#### [Recorded data]
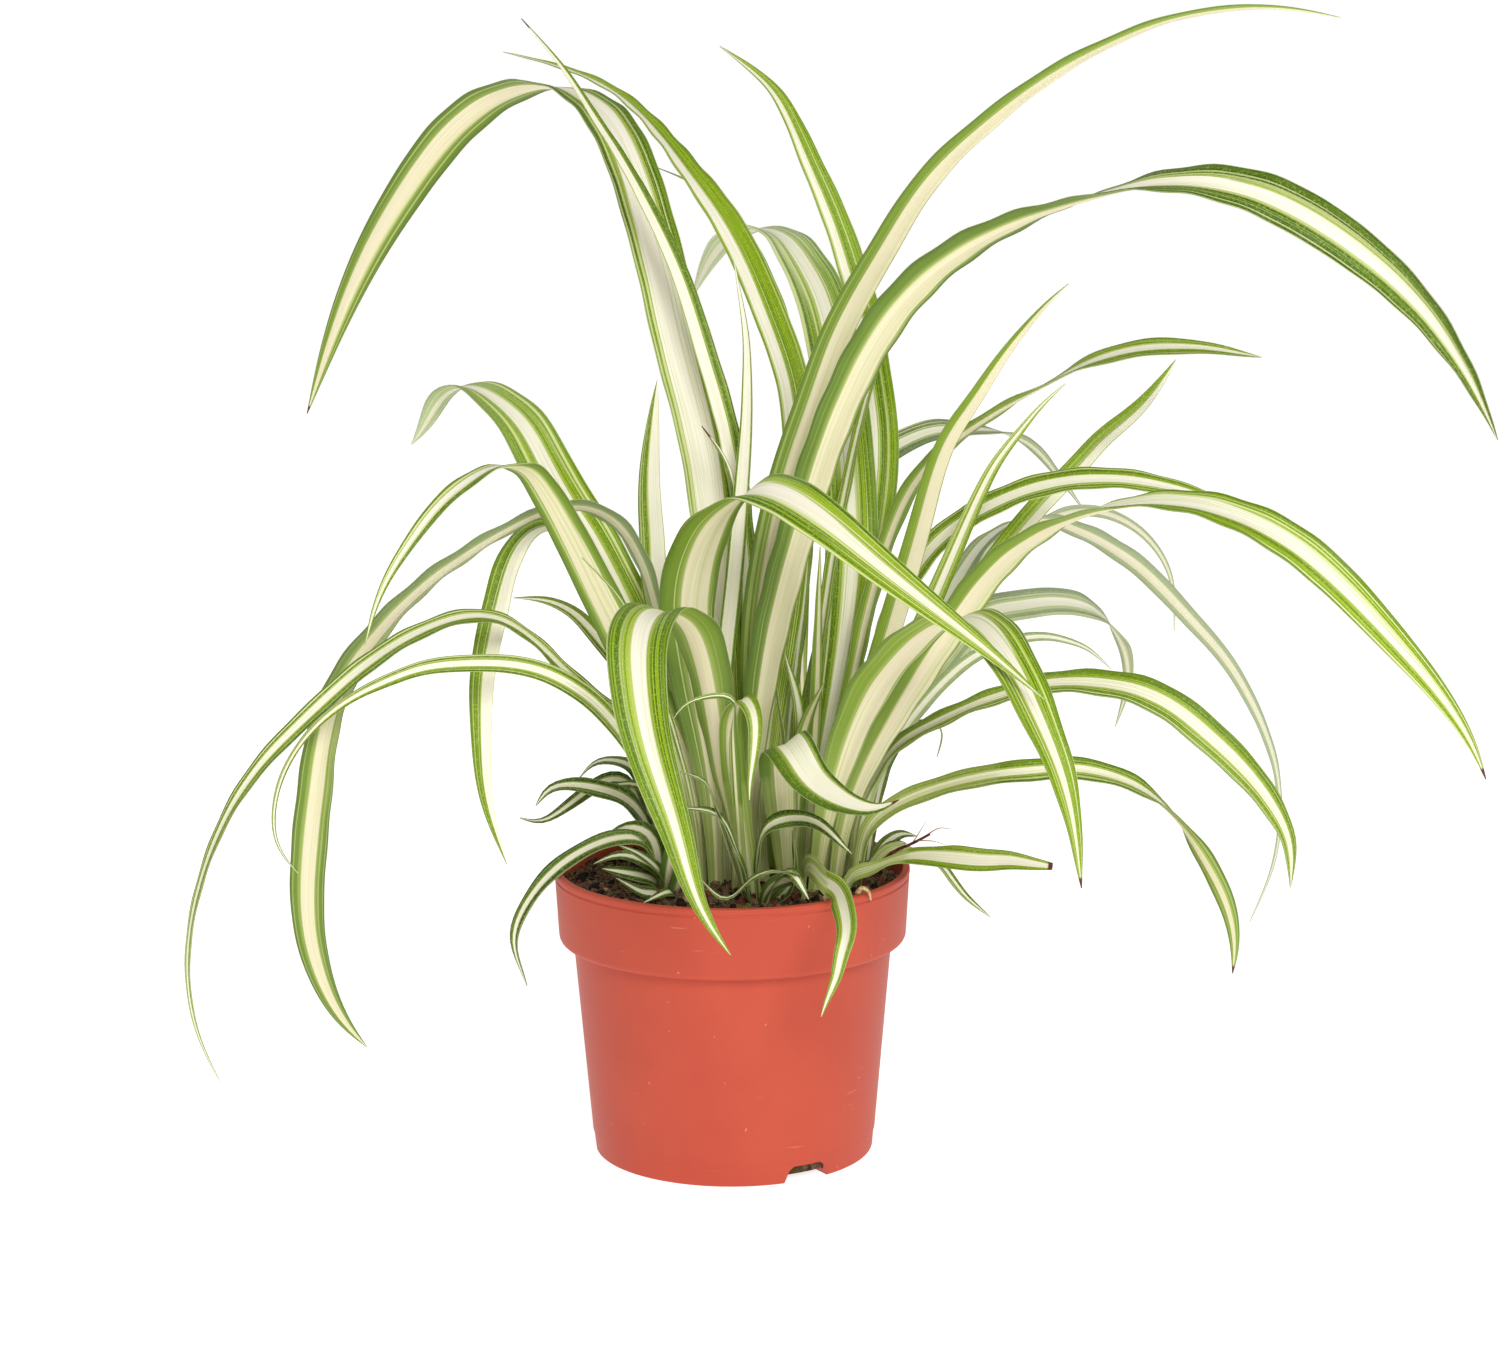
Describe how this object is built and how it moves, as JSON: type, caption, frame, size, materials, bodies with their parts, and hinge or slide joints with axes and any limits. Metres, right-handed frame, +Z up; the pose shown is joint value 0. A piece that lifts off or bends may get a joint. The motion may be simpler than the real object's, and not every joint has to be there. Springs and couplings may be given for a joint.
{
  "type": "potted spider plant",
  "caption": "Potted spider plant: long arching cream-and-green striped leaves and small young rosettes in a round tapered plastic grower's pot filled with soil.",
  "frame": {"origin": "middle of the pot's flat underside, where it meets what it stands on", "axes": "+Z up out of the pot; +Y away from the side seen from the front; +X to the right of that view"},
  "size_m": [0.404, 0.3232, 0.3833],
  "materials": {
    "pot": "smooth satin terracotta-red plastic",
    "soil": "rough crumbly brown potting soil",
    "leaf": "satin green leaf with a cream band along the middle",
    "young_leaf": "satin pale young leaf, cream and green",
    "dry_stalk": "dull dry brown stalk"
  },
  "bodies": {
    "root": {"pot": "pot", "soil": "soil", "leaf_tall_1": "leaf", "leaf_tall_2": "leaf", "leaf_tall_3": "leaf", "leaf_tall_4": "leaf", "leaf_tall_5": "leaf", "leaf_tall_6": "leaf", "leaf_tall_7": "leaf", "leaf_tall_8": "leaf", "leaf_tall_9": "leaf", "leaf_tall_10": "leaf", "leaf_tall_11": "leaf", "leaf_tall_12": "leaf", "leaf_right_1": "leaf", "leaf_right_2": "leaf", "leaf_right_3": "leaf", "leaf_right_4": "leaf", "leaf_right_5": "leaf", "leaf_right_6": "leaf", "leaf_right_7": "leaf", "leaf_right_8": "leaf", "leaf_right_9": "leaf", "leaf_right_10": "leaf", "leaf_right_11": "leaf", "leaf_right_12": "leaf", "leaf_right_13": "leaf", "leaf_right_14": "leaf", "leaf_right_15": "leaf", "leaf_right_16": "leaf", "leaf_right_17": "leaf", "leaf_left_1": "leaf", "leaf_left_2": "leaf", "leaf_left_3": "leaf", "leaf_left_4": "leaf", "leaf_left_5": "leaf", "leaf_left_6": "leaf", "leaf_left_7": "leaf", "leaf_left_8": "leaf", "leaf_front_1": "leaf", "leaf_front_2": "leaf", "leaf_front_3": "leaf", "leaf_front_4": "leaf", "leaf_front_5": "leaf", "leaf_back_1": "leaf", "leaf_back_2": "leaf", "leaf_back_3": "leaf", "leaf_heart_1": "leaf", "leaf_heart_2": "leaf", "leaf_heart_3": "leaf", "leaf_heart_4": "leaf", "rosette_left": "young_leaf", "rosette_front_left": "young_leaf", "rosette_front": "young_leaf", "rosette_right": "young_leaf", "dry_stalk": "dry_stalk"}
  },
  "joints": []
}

#### [To do]
Write out each line of the data that holds the string "with".

#### [Output of the task]
Describe how this object is built and how it moves, as JSON: type, caption, frame, size, materials, bodies with their parts, and hinge or slide joints with axes and any limits. Metres, right-handed frame, +Z up; the pose shown is joint value 0. A piece that lifts off or bends may get a joint. The motion may be simpler than the real object's, and not every joint has to be there. Springs and couplings may be given for a joint.
  "caption": "Potted spider plant: long arching cream-and-green striped leaves and small young rosettes in a round tapered plastic grower's pot filled with soil.",
    "leaf": "satin green leaf with a cream band along the middle",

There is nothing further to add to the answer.